┌─ Source records

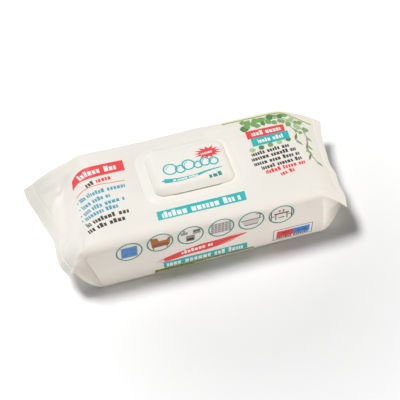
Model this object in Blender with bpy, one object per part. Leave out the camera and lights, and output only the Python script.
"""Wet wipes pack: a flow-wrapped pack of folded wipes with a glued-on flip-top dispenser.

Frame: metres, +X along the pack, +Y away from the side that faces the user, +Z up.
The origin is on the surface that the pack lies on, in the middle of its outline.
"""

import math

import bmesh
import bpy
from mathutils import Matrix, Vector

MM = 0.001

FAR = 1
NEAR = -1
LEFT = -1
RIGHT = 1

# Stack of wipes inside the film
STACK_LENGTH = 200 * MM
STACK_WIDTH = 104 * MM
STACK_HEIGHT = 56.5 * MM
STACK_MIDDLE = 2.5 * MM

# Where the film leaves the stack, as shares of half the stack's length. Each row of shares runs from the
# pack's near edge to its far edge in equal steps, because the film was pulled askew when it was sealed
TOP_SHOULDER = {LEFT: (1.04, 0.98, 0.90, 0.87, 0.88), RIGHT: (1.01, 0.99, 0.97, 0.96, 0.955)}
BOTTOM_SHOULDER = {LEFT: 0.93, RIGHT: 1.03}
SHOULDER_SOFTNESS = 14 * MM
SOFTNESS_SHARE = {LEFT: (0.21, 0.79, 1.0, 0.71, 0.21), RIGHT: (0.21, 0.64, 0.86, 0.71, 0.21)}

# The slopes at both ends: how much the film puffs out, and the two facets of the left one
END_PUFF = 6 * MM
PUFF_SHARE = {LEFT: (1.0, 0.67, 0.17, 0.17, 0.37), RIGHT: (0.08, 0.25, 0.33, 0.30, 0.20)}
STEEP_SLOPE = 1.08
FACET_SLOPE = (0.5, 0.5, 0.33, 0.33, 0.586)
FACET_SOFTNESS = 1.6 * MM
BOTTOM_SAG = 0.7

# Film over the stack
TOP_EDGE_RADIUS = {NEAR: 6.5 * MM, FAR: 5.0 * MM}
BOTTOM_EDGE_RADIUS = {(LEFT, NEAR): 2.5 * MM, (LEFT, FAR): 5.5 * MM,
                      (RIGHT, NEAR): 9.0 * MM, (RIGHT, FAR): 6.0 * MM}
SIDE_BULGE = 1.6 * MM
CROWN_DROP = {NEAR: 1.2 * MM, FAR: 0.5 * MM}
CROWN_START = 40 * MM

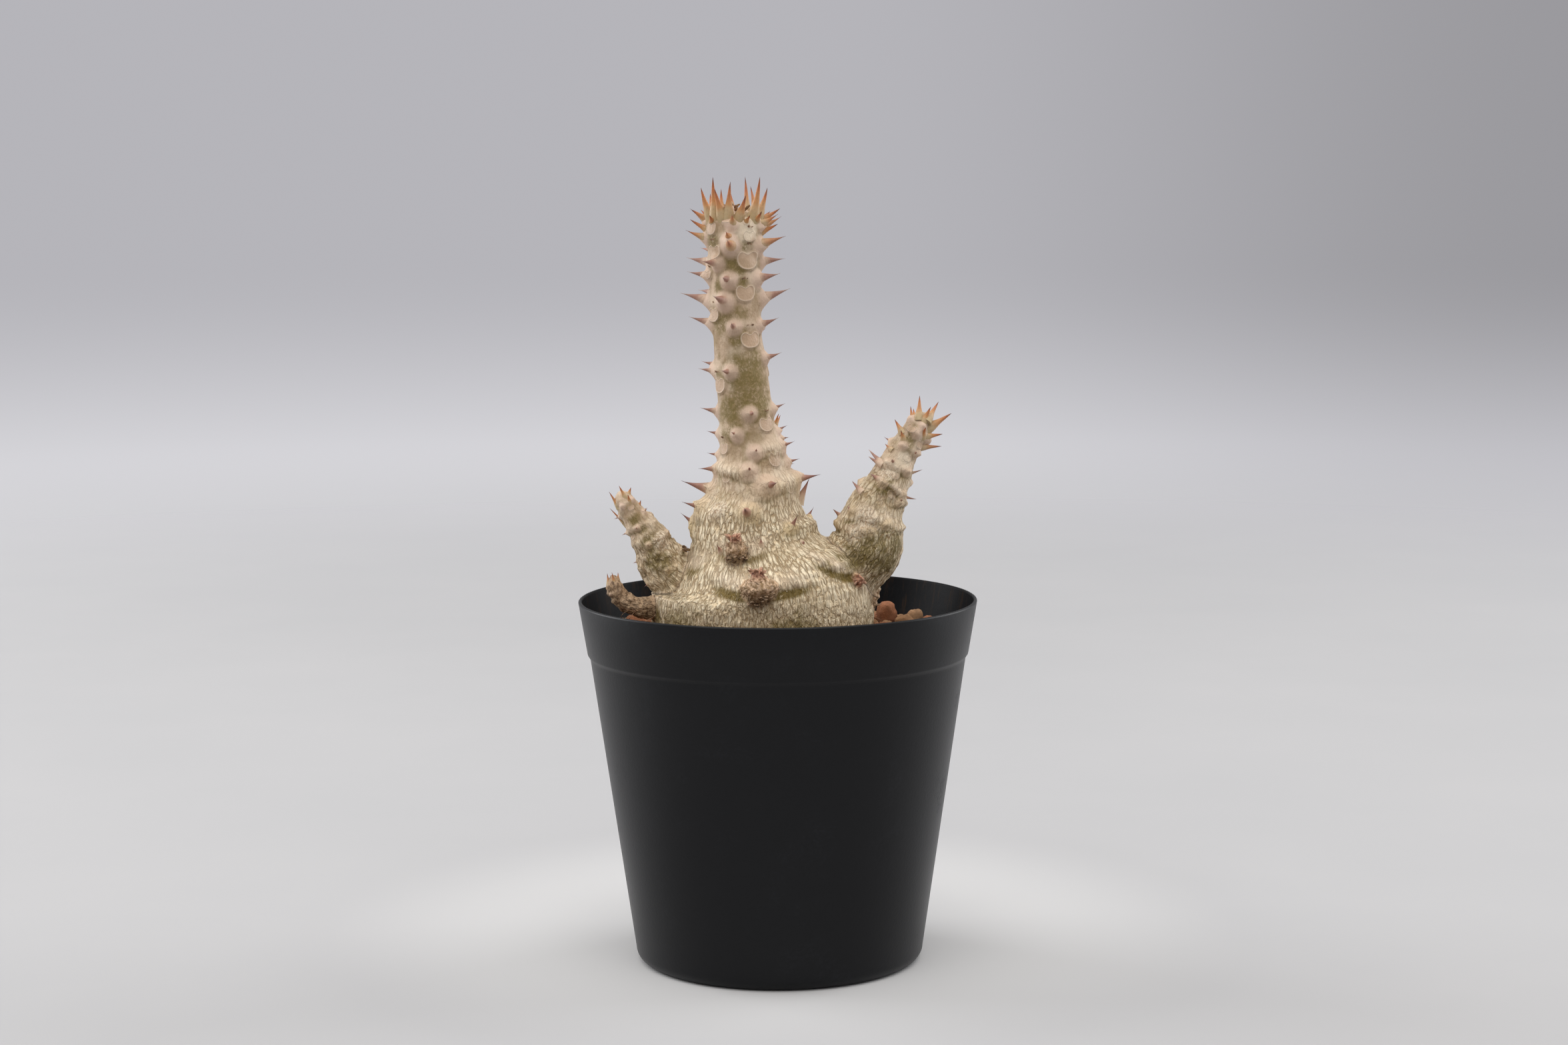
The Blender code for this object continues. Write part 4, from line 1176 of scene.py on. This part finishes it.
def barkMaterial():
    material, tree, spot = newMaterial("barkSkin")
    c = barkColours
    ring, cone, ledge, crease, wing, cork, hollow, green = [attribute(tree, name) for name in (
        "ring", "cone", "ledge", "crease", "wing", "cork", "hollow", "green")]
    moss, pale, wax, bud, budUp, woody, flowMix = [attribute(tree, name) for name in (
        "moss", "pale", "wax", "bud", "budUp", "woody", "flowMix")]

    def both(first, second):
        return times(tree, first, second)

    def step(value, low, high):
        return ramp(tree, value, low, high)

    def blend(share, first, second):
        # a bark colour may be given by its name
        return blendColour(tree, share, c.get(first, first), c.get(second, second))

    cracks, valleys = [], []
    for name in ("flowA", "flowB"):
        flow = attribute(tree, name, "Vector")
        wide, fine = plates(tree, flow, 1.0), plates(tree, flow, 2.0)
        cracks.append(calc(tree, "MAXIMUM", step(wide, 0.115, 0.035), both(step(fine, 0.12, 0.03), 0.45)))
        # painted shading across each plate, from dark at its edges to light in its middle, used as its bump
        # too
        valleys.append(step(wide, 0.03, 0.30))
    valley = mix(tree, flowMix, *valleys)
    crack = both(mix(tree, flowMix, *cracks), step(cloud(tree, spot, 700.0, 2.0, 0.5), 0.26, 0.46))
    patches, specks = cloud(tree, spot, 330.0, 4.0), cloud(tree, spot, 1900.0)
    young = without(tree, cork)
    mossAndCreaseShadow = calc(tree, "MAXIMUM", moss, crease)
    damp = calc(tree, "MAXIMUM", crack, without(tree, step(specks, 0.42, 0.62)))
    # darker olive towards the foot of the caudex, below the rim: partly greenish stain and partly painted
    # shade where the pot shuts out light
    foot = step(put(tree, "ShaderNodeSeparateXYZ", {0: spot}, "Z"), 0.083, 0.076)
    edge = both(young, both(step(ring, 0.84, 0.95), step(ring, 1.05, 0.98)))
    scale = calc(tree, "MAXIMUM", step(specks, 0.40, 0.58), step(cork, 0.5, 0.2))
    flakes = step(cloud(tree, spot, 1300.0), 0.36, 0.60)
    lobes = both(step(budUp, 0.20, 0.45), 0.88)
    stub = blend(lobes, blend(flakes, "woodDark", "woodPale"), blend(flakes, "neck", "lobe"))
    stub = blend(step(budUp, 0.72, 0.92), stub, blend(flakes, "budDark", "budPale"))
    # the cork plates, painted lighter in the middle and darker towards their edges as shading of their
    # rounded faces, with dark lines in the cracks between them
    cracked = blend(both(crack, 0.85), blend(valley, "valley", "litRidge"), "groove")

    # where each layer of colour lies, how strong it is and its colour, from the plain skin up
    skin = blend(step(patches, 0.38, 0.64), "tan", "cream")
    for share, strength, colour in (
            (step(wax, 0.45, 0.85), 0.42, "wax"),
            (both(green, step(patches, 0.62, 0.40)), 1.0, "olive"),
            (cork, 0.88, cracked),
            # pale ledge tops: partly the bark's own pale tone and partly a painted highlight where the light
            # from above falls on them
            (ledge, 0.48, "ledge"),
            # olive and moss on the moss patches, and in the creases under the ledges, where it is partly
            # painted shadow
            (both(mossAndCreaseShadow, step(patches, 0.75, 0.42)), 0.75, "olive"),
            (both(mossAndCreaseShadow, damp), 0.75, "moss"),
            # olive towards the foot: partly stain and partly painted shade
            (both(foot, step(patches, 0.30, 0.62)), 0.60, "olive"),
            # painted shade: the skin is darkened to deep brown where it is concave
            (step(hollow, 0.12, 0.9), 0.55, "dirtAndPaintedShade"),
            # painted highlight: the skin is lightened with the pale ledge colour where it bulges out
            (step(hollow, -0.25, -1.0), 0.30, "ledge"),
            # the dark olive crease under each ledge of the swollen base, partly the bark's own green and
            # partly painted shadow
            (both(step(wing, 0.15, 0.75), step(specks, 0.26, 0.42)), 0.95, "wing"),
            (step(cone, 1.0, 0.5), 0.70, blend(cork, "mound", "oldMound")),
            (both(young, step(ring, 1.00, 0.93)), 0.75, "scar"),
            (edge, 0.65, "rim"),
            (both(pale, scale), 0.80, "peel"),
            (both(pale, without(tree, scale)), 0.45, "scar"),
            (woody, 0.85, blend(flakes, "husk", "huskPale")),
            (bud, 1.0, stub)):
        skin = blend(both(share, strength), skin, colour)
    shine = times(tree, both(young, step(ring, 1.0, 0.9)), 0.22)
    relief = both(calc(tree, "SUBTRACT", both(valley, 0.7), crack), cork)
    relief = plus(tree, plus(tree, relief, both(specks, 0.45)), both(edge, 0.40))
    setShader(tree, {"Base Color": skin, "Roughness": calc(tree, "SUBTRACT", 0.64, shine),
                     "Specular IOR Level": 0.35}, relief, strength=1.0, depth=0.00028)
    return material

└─

■ Short problem ■
Your task is to reproduce the whole listing exactly.

■ In response ■
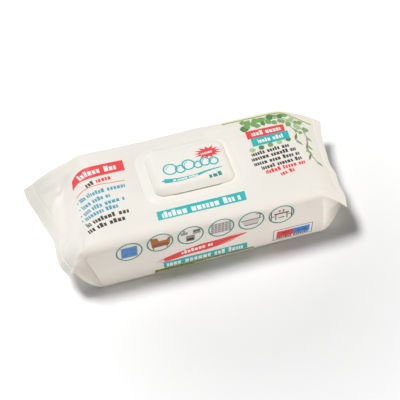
Model this object in Blender with bpy, one object per part. Leave out the camera and lights, and output only the Python script.
"""Wet wipes pack: a flow-wrapped pack of folded wipes with a glued-on flip-top dispenser.

Frame: metres, +X along the pack, +Y away from the side that faces the user, +Z up.
The origin is on the surface that the pack lies on, in the middle of its outline.
"""

import math

import bmesh
import bpy
from mathutils import Matrix, Vector

MM = 0.001

FAR = 1
NEAR = -1
LEFT = -1
RIGHT = 1

# Stack of wipes inside the film
STACK_LENGTH = 200 * MM
STACK_WIDTH = 104 * MM
STACK_HEIGHT = 56.5 * MM
STACK_MIDDLE = 2.5 * MM

# Where the film leaves the stack, as shares of half the stack's length. Each row of shares runs from the
# pack's near edge to its far edge in equal steps, because the film was pulled askew when it was sealed
TOP_SHOULDER = {LEFT: (1.04, 0.98, 0.90, 0.87, 0.88), RIGHT: (1.01, 0.99, 0.97, 0.96, 0.955)}
BOTTOM_SHOULDER = {LEFT: 0.93, RIGHT: 1.03}
SHOULDER_SOFTNESS = 14 * MM
SOFTNESS_SHARE = {LEFT: (0.21, 0.79, 1.0, 0.71, 0.21), RIGHT: (0.21, 0.64, 0.86, 0.71, 0.21)}

# The slopes at both ends: how much the film puffs out, and the two facets of the left one
END_PUFF = 6 * MM
PUFF_SHARE = {LEFT: (1.0, 0.67, 0.17, 0.17, 0.37), RIGHT: (0.08, 0.25, 0.33, 0.30, 0.20)}
STEEP_SLOPE = 1.08
FACET_SLOPE = (0.5, 0.5, 0.33, 0.33, 0.586)
FACET_SOFTNESS = 1.6 * MM
BOTTOM_SAG = 0.7

# Film over the stack
TOP_EDGE_RADIUS = {NEAR: 6.5 * MM, FAR: 5.0 * MM}
BOTTOM_EDGE_RADIUS = {(LEFT, NEAR): 2.5 * MM, (LEFT, FAR): 5.5 * MM,
                      (RIGHT, NEAR): 9.0 * MM, (RIGHT, FAR): 6.0 * MM}
SIDE_BULGE = 1.6 * MM
CROWN_DROP = {NEAR: 1.2 * MM, FAR: 0.5 * MM}
CROWN_START = 40 * MM

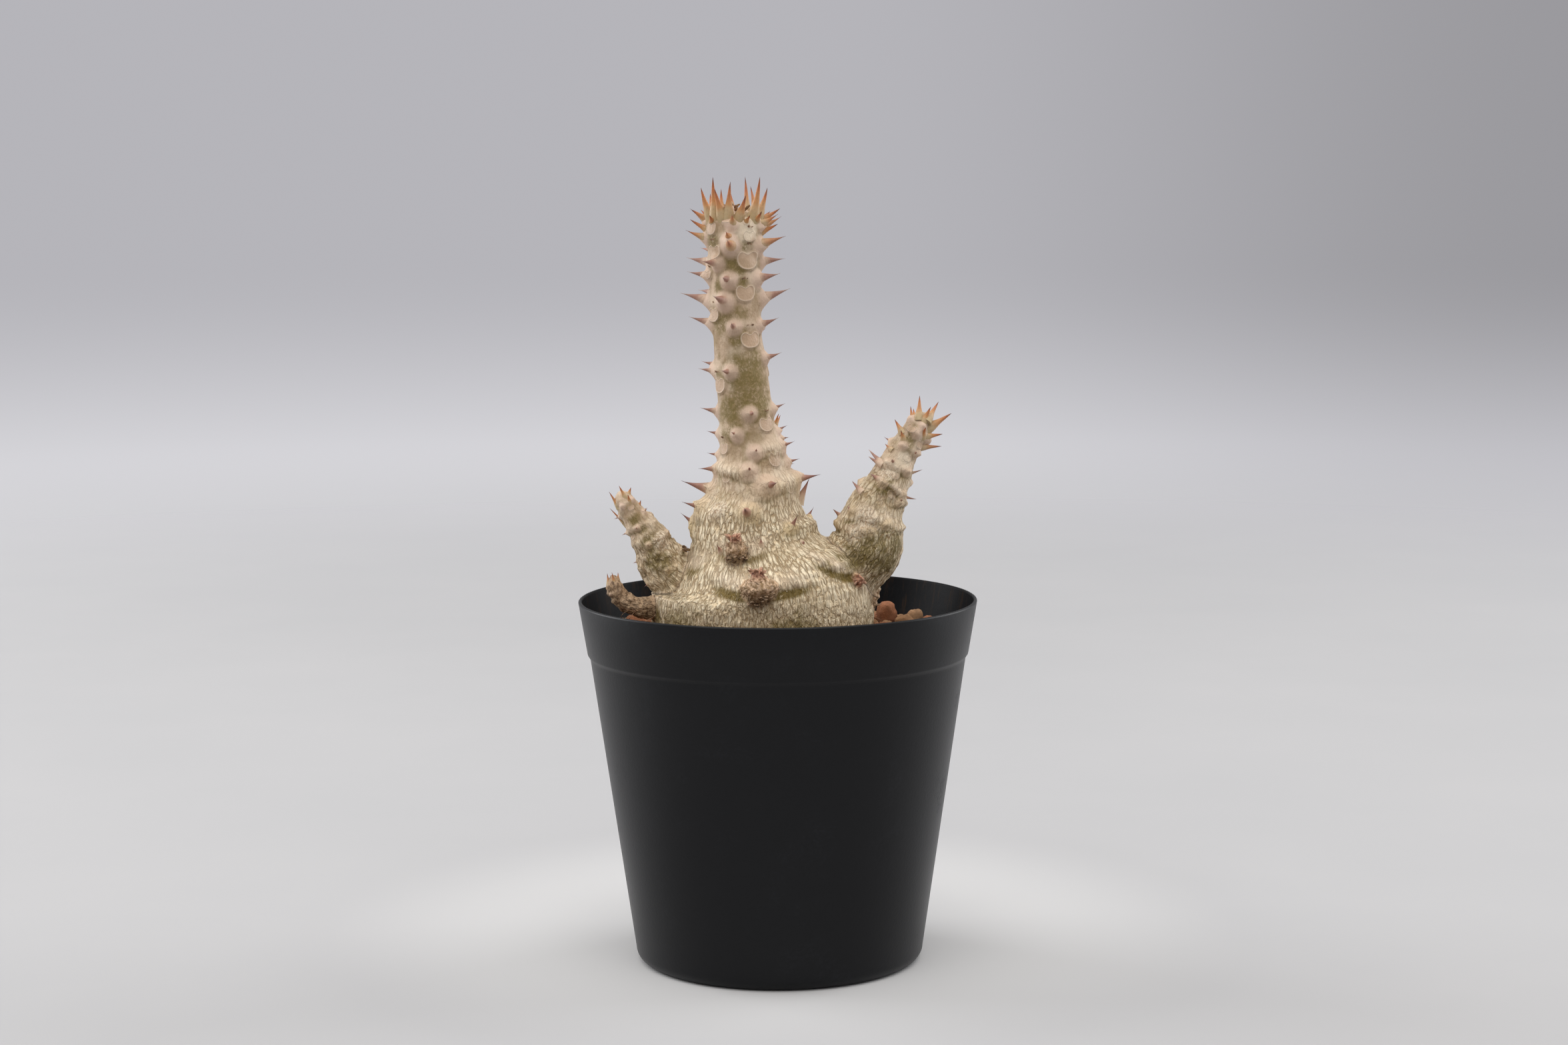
The Blender code for this object continues. Write part 4, from line 1176 of scene.py on. This part finishes it.
def barkMaterial():
    material, tree, spot = newMaterial("barkSkin")
    c = barkColours
    ring, cone, ledge, crease, wing, cork, hollow, green = [attribute(tree, name) for name in (
        "ring", "cone", "ledge", "crease", "wing", "cork", "hollow", "green")]
    moss, pale, wax, bud, budUp, woody, flowMix = [attribute(tree, name) for name in (
        "moss", "pale", "wax", "bud", "budUp", "woody", "flowMix")]

    def both(first, second):
        return times(tree, first, second)

    def step(value, low, high):
        return ramp(tree, value, low, high)

    def blend(share, first, second):
        # a bark colour may be given by its name
        return blendColour(tree, share, c.get(first, first), c.get(second, second))

    cracks, valleys = [], []
    for name in ("flowA", "flowB"):
        flow = attribute(tree, name, "Vector")
        wide, fine = plates(tree, flow, 1.0), plates(tree, flow, 2.0)
        cracks.append(calc(tree, "MAXIMUM", step(wide, 0.115, 0.035), both(step(fine, 0.12, 0.03), 0.45)))
        # painted shading across each plate, from dark at its edges to light in its middle, used as its bump
        # too
        valleys.append(step(wide, 0.03, 0.30))
    valley = mix(tree, flowMix, *valleys)
    crack = both(mix(tree, flowMix, *cracks), step(cloud(tree, spot, 700.0, 2.0, 0.5), 0.26, 0.46))
    patches, specks = cloud(tree, spot, 330.0, 4.0), cloud(tree, spot, 1900.0)
    young = without(tree, cork)
    mossAndCreaseShadow = calc(tree, "MAXIMUM", moss, crease)
    damp = calc(tree, "MAXIMUM", crack, without(tree, step(specks, 0.42, 0.62)))
    # darker olive towards the foot of the caudex, below the rim: partly greenish stain and partly painted
    # shade where the pot shuts out light
    foot = step(put(tree, "ShaderNodeSeparateXYZ", {0: spot}, "Z"), 0.083, 0.076)
    edge = both(young, both(step(ring, 0.84, 0.95), step(ring, 1.05, 0.98)))
    scale = calc(tree, "MAXIMUM", step(specks, 0.40, 0.58), step(cork, 0.5, 0.2))
    flakes = step(cloud(tree, spot, 1300.0), 0.36, 0.60)
    lobes = both(step(budUp, 0.20, 0.45), 0.88)
    stub = blend(lobes, blend(flakes, "woodDark", "woodPale"), blend(flakes, "neck", "lobe"))
    stub = blend(step(budUp, 0.72, 0.92), stub, blend(flakes, "budDark", "budPale"))
    # the cork plates, painted lighter in the middle and darker towards their edges as shading of their
    # rounded faces, with dark lines in the cracks between them
    cracked = blend(both(crack, 0.85), blend(valley, "valley", "litRidge"), "groove")

    # where each layer of colour lies, how strong it is and its colour, from the plain skin up
    skin = blend(step(patches, 0.38, 0.64), "tan", "cream")
    for share, strength, colour in (
            (step(wax, 0.45, 0.85), 0.42, "wax"),
            (both(green, step(patches, 0.62, 0.40)), 1.0, "olive"),
            (cork, 0.88, cracked),
            # pale ledge tops: partly the bark's own pale tone and partly a painted highlight where the light
            # from above falls on them
            (ledge, 0.48, "ledge"),
            # olive and moss on the moss patches, and in the creases under the ledges, where it is partly
            # painted shadow
            (both(mossAndCreaseShadow, step(patches, 0.75, 0.42)), 0.75, "olive"),
            (both(mossAndCreaseShadow, damp), 0.75, "moss"),
            # olive towards the foot: partly stain and partly painted shade
            (both(foot, step(patches, 0.30, 0.62)), 0.60, "olive"),
            # painted shade: the skin is darkened to deep brown where it is concave
            (step(hollow, 0.12, 0.9), 0.55, "dirtAndPaintedShade"),
            # painted highlight: the skin is lightened with the pale ledge colour where it bulges out
            (step(hollow, -0.25, -1.0), 0.30, "ledge"),
            # the dark olive crease under each ledge of the swollen base, partly the bark's own green and
            # partly painted shadow
            (both(step(wing, 0.15, 0.75), step(specks, 0.26, 0.42)), 0.95, "wing"),
            (step(cone, 1.0, 0.5), 0.70, blend(cork, "mound", "oldMound")),
            (both(young, step(ring, 1.00, 0.93)), 0.75, "scar"),
            (edge, 0.65, "rim"),
            (both(pale, scale), 0.80, "peel"),
            (both(pale, without(tree, scale)), 0.45, "scar"),
            (woody, 0.85, blend(flakes, "husk", "huskPale")),
            (bud, 1.0, stub)):
        skin = blend(both(share, strength), skin, colour)
    shine = times(tree, both(young, step(ring, 1.0, 0.9)), 0.22)
    relief = both(calc(tree, "SUBTRACT", both(valley, 0.7), crack), cork)
    relief = plus(tree, plus(tree, relief, both(specks, 0.45)), both(edge, 0.40))
    setShader(tree, {"Base Color": skin, "Roughness": calc(tree, "SUBTRACT", 0.64, shine),
                     "Specular IOR Level": 0.35}, relief, strength=1.0, depth=0.00028)
    return material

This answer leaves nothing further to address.